Que l'on ne se méprenne pas, Jean-Luc Gréau qualifié par le magazine économique de "libéral atypique", croit en l'entreprise. Partisan de l'esprit d'entreprise et de la libre entreprise, il porte au pinacle l'entrepreneur, «(...) celui qui sait prendre des risques». Et c'est au nom des "valeurs profondes de l'entreprise" qu'il "vilipende les excès des marchés boursiers, source des dérives qui privent le monde de l'entreprise de toute morale".

Moraliser le système, voilà l'objectif. «Un système économique, disait-il, n'a de justification que s'il permet d'éradiquer la pauvreté et d'améliorer le sort matériel, intellectuel et moral des hommes. Ce problème n'est pas posé dans le débat économique actuel, qui est phagocyté par la question de la mondialisation. On devrait pourtant se demander à quoi sert cette globalisation si elle ne s'accompagne pas d'un progrès d'ensemble.»

Ce qui faisait réagir L'Expansion : "Mais le problème, c'est d'abord de créer de la richesse, non ?". Réponse de Jean-Luc Gréau : «Pour créer de la richesse, il faut qu'il y ait une demande suffisante, donc que tous ceux qui travaillent et leurs ayants droit qui viennent sur le marché de la consommation aient les moyens d'acheter cette production. Il faut aussi que ceux qui travaillent bénéficient d'un certain respect et d'une stabilité, même relative.

«Or on assiste plutôt à une régression de la rémunération de ceux qui sont au cœur du processus productif, alors que l'instabilité des fonctions et des conditions de travail s'est accrue.» De là l'inquiétude de ce "penseur non conformiste" qu'avec «15 à 20 % (...) de laissés-pour-compte» sans espoir de réintégration et «la multiplication des scandales et des comportements cyniques», tout cela ne débouche sur un rejet global du système.

Huit ans et une crise plus tard, les «laissés-pour-compte» sont encore plus nombreux, sans parler «des scandales et des comportements cyniques». Et le rejet global du système est en marche.

11/01/2013

Les perversions du libre-échangisme

Qui n'a pas entendu parler du libre-échangisme mondial ?! La doctrine du libre-échange, d'inspiration britannique, est à l'origine du système économique international actuel et implique la libéralisation des échanges commerciaux entre Etats. Les barrières douanières se levant progressivement pour de plus en plus de produits et de services. Mais plus intéressant est de voir sur quoi se fonde cette politique.

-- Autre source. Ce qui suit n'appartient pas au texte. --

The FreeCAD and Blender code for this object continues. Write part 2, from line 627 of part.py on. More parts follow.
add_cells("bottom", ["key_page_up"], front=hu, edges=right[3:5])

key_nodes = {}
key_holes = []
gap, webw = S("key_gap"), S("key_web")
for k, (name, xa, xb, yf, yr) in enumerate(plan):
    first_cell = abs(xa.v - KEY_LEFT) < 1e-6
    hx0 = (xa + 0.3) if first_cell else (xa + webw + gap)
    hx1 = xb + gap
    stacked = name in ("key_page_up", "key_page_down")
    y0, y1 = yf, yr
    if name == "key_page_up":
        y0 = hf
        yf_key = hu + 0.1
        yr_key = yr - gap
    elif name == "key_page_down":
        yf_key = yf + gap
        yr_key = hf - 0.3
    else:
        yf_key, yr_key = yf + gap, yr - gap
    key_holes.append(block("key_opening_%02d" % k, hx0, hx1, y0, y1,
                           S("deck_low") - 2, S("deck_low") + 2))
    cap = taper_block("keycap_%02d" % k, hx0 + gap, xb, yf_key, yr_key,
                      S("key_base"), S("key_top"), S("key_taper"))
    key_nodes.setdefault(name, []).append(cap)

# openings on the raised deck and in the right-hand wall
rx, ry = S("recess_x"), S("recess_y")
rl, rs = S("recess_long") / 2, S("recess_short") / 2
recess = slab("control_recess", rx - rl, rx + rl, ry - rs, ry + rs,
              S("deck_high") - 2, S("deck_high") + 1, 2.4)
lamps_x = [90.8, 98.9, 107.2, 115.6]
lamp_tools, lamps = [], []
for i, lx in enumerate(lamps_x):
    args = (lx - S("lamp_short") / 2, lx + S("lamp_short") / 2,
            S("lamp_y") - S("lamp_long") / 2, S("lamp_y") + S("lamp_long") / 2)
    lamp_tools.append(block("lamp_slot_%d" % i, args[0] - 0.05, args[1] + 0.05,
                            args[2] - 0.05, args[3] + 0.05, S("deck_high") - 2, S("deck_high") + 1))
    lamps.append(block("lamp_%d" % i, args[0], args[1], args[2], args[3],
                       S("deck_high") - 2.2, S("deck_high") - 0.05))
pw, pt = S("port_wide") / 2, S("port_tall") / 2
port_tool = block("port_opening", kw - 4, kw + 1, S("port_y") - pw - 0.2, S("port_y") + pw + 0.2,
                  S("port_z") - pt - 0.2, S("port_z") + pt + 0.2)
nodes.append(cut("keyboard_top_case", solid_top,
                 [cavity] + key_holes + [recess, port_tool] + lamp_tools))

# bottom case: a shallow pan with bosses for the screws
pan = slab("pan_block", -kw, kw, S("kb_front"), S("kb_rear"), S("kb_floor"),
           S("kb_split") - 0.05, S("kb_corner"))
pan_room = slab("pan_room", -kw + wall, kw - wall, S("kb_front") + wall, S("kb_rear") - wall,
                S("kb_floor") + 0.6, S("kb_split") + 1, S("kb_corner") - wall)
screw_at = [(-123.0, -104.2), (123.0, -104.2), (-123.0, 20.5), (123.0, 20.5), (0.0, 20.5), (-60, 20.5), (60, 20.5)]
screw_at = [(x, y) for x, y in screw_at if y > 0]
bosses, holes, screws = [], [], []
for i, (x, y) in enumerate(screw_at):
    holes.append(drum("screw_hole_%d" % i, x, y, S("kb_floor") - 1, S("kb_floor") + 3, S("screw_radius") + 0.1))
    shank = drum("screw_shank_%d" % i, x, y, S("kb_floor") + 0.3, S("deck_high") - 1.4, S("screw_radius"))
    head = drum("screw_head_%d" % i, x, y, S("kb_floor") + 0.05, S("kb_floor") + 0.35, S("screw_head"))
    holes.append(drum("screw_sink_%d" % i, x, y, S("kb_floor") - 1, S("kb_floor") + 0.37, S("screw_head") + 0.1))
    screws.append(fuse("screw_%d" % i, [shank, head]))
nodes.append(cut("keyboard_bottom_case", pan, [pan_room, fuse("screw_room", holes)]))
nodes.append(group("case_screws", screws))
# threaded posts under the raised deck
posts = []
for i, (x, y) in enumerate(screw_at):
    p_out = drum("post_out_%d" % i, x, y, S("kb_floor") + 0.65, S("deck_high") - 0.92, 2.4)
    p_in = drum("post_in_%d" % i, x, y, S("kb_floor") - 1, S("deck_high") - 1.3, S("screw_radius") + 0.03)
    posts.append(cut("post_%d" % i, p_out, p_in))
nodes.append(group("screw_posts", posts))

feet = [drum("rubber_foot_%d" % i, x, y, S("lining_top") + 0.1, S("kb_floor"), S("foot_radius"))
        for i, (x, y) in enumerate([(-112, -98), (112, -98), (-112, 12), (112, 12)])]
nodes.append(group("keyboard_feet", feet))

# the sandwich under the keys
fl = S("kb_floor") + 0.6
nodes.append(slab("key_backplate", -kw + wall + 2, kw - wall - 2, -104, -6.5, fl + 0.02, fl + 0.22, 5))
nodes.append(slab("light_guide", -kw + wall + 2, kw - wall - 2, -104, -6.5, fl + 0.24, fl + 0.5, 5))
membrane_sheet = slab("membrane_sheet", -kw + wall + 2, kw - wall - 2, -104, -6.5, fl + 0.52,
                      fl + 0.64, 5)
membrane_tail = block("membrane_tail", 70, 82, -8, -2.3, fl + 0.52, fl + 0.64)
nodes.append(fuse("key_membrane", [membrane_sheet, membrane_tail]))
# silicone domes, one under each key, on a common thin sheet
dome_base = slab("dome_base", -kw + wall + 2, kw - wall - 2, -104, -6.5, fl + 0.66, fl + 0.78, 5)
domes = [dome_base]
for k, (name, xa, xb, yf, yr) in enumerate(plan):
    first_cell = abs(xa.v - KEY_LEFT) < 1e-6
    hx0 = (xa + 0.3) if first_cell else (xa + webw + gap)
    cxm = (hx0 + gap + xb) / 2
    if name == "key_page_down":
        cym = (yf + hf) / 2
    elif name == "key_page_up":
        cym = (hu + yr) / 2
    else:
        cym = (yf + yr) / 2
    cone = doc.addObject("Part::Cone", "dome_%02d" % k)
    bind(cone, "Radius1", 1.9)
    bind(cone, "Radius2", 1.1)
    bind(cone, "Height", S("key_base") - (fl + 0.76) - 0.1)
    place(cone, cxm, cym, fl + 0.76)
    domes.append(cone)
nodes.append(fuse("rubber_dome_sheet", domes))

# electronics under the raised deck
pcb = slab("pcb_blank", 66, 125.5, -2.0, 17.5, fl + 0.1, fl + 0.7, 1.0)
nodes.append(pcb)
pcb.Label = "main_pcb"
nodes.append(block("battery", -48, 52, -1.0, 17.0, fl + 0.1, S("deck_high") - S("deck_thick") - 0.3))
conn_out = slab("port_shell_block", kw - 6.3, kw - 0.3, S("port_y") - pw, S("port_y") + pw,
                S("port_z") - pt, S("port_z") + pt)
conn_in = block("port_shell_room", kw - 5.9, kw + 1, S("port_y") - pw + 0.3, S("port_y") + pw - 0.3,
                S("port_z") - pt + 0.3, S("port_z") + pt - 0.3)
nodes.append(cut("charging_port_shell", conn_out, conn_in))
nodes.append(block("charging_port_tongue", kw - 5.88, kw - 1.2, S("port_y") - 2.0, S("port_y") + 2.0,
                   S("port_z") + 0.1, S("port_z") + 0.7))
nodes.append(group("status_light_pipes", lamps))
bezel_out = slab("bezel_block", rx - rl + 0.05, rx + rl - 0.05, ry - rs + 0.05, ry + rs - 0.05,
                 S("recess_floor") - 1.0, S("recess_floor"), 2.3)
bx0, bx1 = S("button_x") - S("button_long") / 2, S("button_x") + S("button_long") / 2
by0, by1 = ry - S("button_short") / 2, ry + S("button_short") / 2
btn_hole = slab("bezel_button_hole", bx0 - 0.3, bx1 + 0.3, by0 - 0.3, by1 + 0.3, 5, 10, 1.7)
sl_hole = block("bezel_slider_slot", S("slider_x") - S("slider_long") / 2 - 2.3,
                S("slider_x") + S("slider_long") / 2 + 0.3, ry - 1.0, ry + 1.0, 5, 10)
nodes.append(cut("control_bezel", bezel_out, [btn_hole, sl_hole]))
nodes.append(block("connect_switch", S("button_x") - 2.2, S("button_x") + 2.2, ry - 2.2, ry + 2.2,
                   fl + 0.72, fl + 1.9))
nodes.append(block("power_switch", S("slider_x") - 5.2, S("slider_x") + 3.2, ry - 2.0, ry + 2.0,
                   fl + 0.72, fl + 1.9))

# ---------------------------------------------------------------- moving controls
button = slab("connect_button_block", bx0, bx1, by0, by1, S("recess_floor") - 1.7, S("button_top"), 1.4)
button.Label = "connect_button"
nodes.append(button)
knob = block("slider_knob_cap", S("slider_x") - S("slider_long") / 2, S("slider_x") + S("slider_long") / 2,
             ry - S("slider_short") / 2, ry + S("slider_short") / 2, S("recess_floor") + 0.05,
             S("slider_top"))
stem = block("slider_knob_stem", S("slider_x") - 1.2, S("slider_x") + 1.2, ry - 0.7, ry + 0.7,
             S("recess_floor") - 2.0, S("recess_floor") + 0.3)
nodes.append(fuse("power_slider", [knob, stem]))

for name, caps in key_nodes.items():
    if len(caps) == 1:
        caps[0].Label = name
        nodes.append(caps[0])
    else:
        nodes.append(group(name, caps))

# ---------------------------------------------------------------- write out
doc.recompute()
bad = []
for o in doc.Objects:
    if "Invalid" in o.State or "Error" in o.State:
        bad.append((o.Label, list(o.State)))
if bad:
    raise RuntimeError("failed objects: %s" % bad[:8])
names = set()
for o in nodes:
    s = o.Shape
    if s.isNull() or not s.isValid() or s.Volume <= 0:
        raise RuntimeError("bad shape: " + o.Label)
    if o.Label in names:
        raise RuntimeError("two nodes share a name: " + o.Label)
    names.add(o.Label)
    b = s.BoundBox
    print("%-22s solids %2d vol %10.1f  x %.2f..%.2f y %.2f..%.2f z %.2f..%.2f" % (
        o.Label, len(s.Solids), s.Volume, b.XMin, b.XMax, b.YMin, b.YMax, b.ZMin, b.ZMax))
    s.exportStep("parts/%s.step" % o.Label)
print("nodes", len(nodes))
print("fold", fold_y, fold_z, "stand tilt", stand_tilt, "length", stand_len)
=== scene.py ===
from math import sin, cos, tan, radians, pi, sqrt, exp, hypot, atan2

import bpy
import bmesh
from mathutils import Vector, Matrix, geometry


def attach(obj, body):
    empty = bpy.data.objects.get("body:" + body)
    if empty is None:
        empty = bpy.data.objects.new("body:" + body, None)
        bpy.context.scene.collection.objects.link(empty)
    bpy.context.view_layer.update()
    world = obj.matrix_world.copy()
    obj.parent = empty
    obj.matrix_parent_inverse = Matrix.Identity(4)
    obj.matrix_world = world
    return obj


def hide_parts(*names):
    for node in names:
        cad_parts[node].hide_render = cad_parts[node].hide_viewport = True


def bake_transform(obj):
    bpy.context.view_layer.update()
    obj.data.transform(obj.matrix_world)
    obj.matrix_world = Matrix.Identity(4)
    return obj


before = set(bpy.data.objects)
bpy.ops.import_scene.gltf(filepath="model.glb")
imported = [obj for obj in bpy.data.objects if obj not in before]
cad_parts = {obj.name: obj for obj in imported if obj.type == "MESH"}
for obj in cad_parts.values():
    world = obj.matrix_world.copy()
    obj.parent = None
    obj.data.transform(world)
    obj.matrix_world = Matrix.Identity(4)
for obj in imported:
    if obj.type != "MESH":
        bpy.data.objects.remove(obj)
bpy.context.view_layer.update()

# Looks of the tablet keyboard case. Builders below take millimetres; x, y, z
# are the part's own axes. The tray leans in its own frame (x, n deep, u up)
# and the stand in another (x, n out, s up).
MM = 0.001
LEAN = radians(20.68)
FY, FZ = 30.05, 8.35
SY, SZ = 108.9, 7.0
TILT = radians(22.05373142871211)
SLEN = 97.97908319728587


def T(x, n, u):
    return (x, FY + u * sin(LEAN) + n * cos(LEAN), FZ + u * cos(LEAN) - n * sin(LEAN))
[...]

Jimmy Goldsmith, homme d'affaires franco-britannique aujourd'hui disparu, précisait dans ses deux ouvrages Le Piège et La Réponse parus chez Fixot en 1993 et 1995, l'historique de cette théorie mise en pratique depuis. Tout remonte à David Ricardo, économiste du XlXe siècle, qui dans un livre daté de 1817 développe deux concepts : la spécialisation internationale et la loi des avantages comparatifs.

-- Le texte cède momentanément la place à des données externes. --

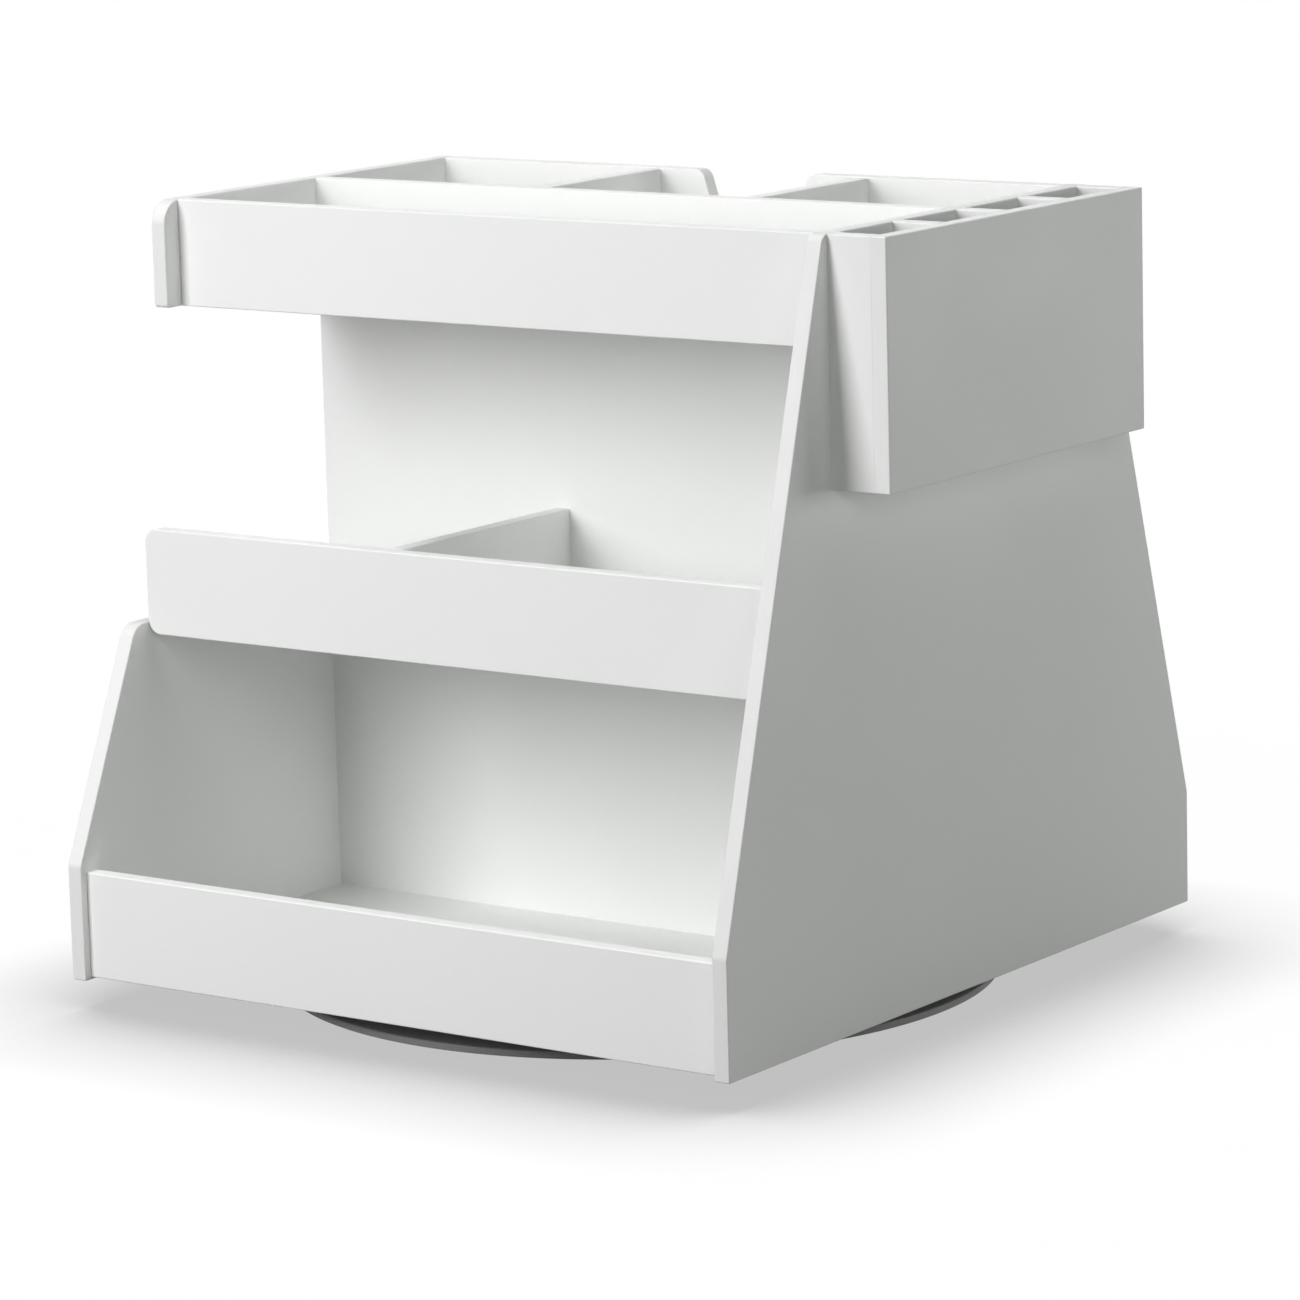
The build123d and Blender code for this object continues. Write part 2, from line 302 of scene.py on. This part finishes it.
def addNoise(nodes, links, scale, detail, stretch=evenly):
    place = nodes.new("ShaderNodeTexCoord")
    mapping = nodes.new("ShaderNodeMapping")
    mapping.inputs["Scale"].default_value = stretch
    noise = nodes.new("ShaderNodeTexNoise")
    noise.inputs["Scale"].default_value = scale
    noise.inputs["Detail"].default_value = detail
    links.new(place.outputs["Object"], mapping.inputs["Vector"])
    links.new(mapping.outputs["Vector"], noise.inputs["Vector"])
    return noise.outputs["Fac"]


def makeFinish(name, look):
    material = bpy.data.materials.new(name)
    material.use_nodes = True
    nodes = material.node_tree.nodes
    links = material.node_tree.links
    shader = nodes["Principled BSDF"]
    shader.inputs["Metallic"].default_value = look.get("metallic", 0.0)
    # slow change of tone over the piece, with a fine grain on top
    cloud = addNoise(nodes, links, look["cloudScale"], pattern["cloudDetail"])
    grain = addNoise(
        nodes, links, look["grainScale"], pattern["grainDetail"], look.get("grainStretch", evenly),
    )
    blend = nodes.new("ShaderNodeMix")
    blend.data_type = "FLOAT"
    blend.inputs[0].default_value = look["grainShare"]
    links.new(cloud, blend.inputs[2])
    links.new(grain, blend.inputs[3])
    tone = nodes.new("ShaderNodeValToRGB")
    tone.color_ramp.elements[0].position = pattern["darkAt"]
    tone.color_ramp.elements[0].color = (*look["darkTone"], 1.0)
    tone.color_ramp.elements[1].position = pattern["lightAt"]
    tone.color_ramp.elements[1].color = (*look["lightTone"], 1.0)
    links.new(blend.outputs[0], tone.inputs["Fac"])
    links.new(tone.outputs["Color"], shader.inputs["Base Color"])
    # handling marks change only the gloss
    marks = addNoise(nodes, links, look["markScale"], pattern["markDetail"])
    smoothest, roughest = look["roughness"]
    gloss = addSpan(
        nodes, links, marks, pattern["smoothAt"], pattern["roughAt"], smoothest, roughest,
    )
    links.new(gloss, shader.inputs["Roughness"])
    # surface relief
    bump = nodes.new("ShaderNodeBump")
    bump.inputs["Strength"].default_value = look["reliefStrength"]
    bump.inputs["Distance"].default_value = look["reliefDepth"]
    links.new(grain, bump.inputs["Height"])
    links.new(bump.outputs["Normal"], shader.inputs["Normal"])
    return material


boardLook = {
    "darkTone": (0.885, 0.896, 0.877),
    "lightTone": (0.905, 0.916, 0.897),
    "cloudScale": 7.0,
    "grainScale": 650.0,
    "grainShare": 0.35,
    "markScale": 22.0,
    "roughness": (0.42, 0.50),
    "reliefStrength": 0.10,
    "reliefDepth": 0.0002,
}
edgeLook = {
    "darkTone": (0.856, 0.866, 0.848),
    "lightTone": (0.880, 0.890, 0.872),
    "cloudScale": 12.0,
    "grainScale": 60.0,
    "grainShare": 0.6,
    "markScale": 60.0,
    "roughness": (0.50, 0.60),
    "reliefStrength": 0.25,
    "reliefDepth": 0.0002,
}
sideEdgePaintedShadeTones = {  # painted shade: a little greyer, darkening the slanted edges of the side panels where key and top light fall
    "darkTone": (0.809, 0.818, 0.801),
    "lightTone": (0.832, 0.841, 0.824),
}
sawLines = 28.0  # fine lines on a cut face, this many times closer across the board than along it

boardSkin = makeFinish("boardSkin", boardLook)
boardEdges = {}
for axis in range(3):
    stretch = list(evenly)
    stretch[axis] = sawLines
    boardEdges[axis] = makeFinish(f"boardEdge{'XYZ'[axis]}", {**edgeLook, "grainStretch": stretch})
# cut edges of the side panels and the tray's end board, darkened as painted shade
sideEdge = makeFinish("sideEdge", {**edgeLook, **sideEdgePaintedShadeTones, "grainStretch": (sawLines, 1.0, 1.0)})

basePlastic = makeFinish("basePlastic", {
    "darkTone": (0.300, 0.305, 0.300),
    "lightTone": (0.335, 0.340, 0.335),
    "cloudScale": 9.0,
    "grainScale": 900.0,
    "grainShare": 0.4,
    "markScale": 30.0,
    "roughness": (0.46, 0.58),
    "reliefStrength": 0.3,
    "reliefDepth": 0.0002,
})
ringRubber = makeFinish("ringRubber", {
    "darkTone": (0.030, 0.030, 0.031),
    "lightTone": (0.052, 0.052, 0.053),
    "cloudScale": 14.0,
    "grainScale": 1200.0,
    "grainShare": 0.5,
    "markScale": 45.0,
    "roughness": (0.62, 0.80),
    "reliefStrength": 0.5,
    "reliefDepth": 0.0002,
})
zincSteel = makeFinish("zincSteel", {
    "metallic": 1.0,
    "darkTone": (0.56, 0.57, 0.58),
    "lightTone": (0.70, 0.71, 0.72),
    "cloudScale": 30.0,
    "grainScale": 90.0,
    "grainStretch": (1.0, 14.0, 1.0),
    "grainShare": 0.5,
    "markScale": 80.0,
    "roughness": (0.26, 0.42),
    "reliefStrength": 0.15,
    "reliefDepth": 0.0001,
})
screwZinc = makeFinish("screwZinc", {
    "metallic": 1.0,
    "darkTone": (0.60, 0.60, 0.60),
    "lightTone": (0.74, 0.74, 0.73),
    "cloudScale": 120.0,
    "grainScale": 700.0,
    "grainShare": 0.4,
    "markScale": 220.0,
    "roughness": (0.24, 0.38),
    "reliefStrength": 0.2,
    "reliefDepth": 0.0001,
})
polishedSteel = makeFinish("polishedSteel", {
    "metallic": 1.0,
    "darkTone": (0.74, 0.74, 0.75),
    "lightTone": (0.80, 0.80, 0.81),
    "cloudScale": 80.0,
    "grainScale": 600.0,
    "grainShare": 0.3,
    "markScale": 260.0,
    "roughness": (0.06, 0.14),
    "reliefStrength": 0.03,
    "reliefDepth": 0.0001,
})
cagePlastic = makeFinish("cagePlastic", {
    "darkTone": (0.10, 0.10, 0.11),
    "lightTone": (0.15, 0.15, 0.16),
    "cloudScale": 20.0,
    "grainScale": 800.0,
    "grainShare": 0.4,
    "markScale": 60.0,
    "roughness": (0.40, 0.54),
    "reliefStrength": 0.2,
    "reliefDepth": 0.0002,
})
print("finishes ready,", len(bpy.data.materials), "materials")


def pieceName(node):
    words = node.split("_")
    return words[0] + "".join(word.capitalize() for word in words[1:])


def bodyOf(node):
    for body, members in frame["record"]["behaviour"]["bodies"].items():
        if node in members:
            return body
    raise ValueError(node)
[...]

«Selon Ricardo, chaque nation devrait se spécialiser dans les activités pour lesquelles elle excelle et qui lui procurent un avantage relatif sur les autres pays. Ce principe, une fois établi, rend nécessaire un système de libre-échange, afin que chaque nation puisse vendre à une autre les produits de sa spécialisation et, à son tour, importer les produits qu'elle ne fabriquerait plus.»

Mais voilà, deux siècles plus tard, les pays à main-d'œuvre bon marché et le transfert aisé des technologies et des capitaux rendent nos industries de base non concurrentielles. D'où leur délocalisation ou leur disparition. Et la spécialisation mène, dans les pays à hauts salaires, à une concentration sur les activités utilisant peu de main-d'œuvre, à l'hypertrophie des entreprises et au chômage chronique.

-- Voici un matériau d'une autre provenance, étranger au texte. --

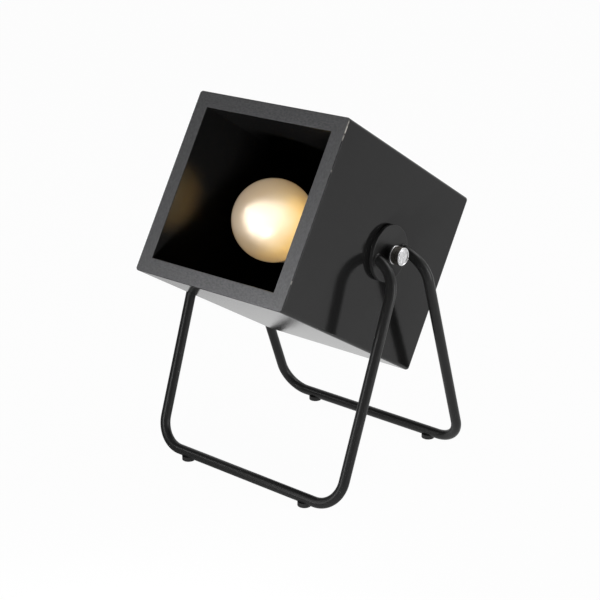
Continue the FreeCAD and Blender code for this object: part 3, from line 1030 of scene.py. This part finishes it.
@dataclass
class Pivot:
    """What sits on the pivot line at each side: plate, collar, thumb nut and hidden stud."""

    pivot: Vector
    plate_inner: float = 72.5 * MM
    plate_outer: float = 75.5 * MM
    plate_radius: float = 21.3 * MM
    plate_edge: float = 0.5 * MM
    bore_radius: float = 3.05 * MM
    nut_inner: float = 79.5 * MM
    nut_length: float = 7.0 * MM
    nut_radius: float = 7.0 * MM
    nut_rim: float = 1.0 * MM
    knurl_inset: float = 0.1 * MM
    knurl_depth: float = 0.4 * MM
    knurl_count: int = 34
    knurl_lead: float = 0.8
    coat: PowderCoat = PowderCoat("black_powder_coat_on_plate", "powder_coated_steel")

    def plate(self, side: Side) -> None:
        """Makes a round plate whose rims are quarter circles."""
        turn = np.linspace(0.0, math.pi / 2, 6)
        edge, bore = self.plate_edge, self.bore_radius
        rim = self.plate_radius - edge * (1 - np.cos(turn))
        radii = np.append(rim, [self.plate_radius - 2 * edge, bore + 0.1 * MM, bore])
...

Peut-on bâtir son bonheur sur le malheur d'autrui ? Dès le début de la révolution industrielle en Grande-Bretagne au XVIIIe siècle, les «barons de l'industrie» avaient besoin d'une main-d'œuvre abondante et bon marché. Leur solution : importer de la nourriture à bas prix des colonies, pousser ainsi les fermiers anglais non compétitifs à l'exode vers les villes, où ils devenaient taillables et corvéables à merci.

Au début des années 90, «2,1 % de la population active britannique travaillent la terre, 25 % des familles, et presque un enfant sur trois, vivent dans la pauvreté» (aujourd'hui, ils sont 1,4 % à travailler la terre et l'institut d'études fiscales annonce un enfant sur deux vivant dans la pauvreté). Et Jimmy Goldsmith reconnaissait : «Nous avons oublié que l'économie est un outil pour répondre aux besoins de la société et non l'inverse». L'homme devenu outil, n'est-ce pas d'ailleurs le propre de l'échangiste, se disant libéré mais en fait asservi ?!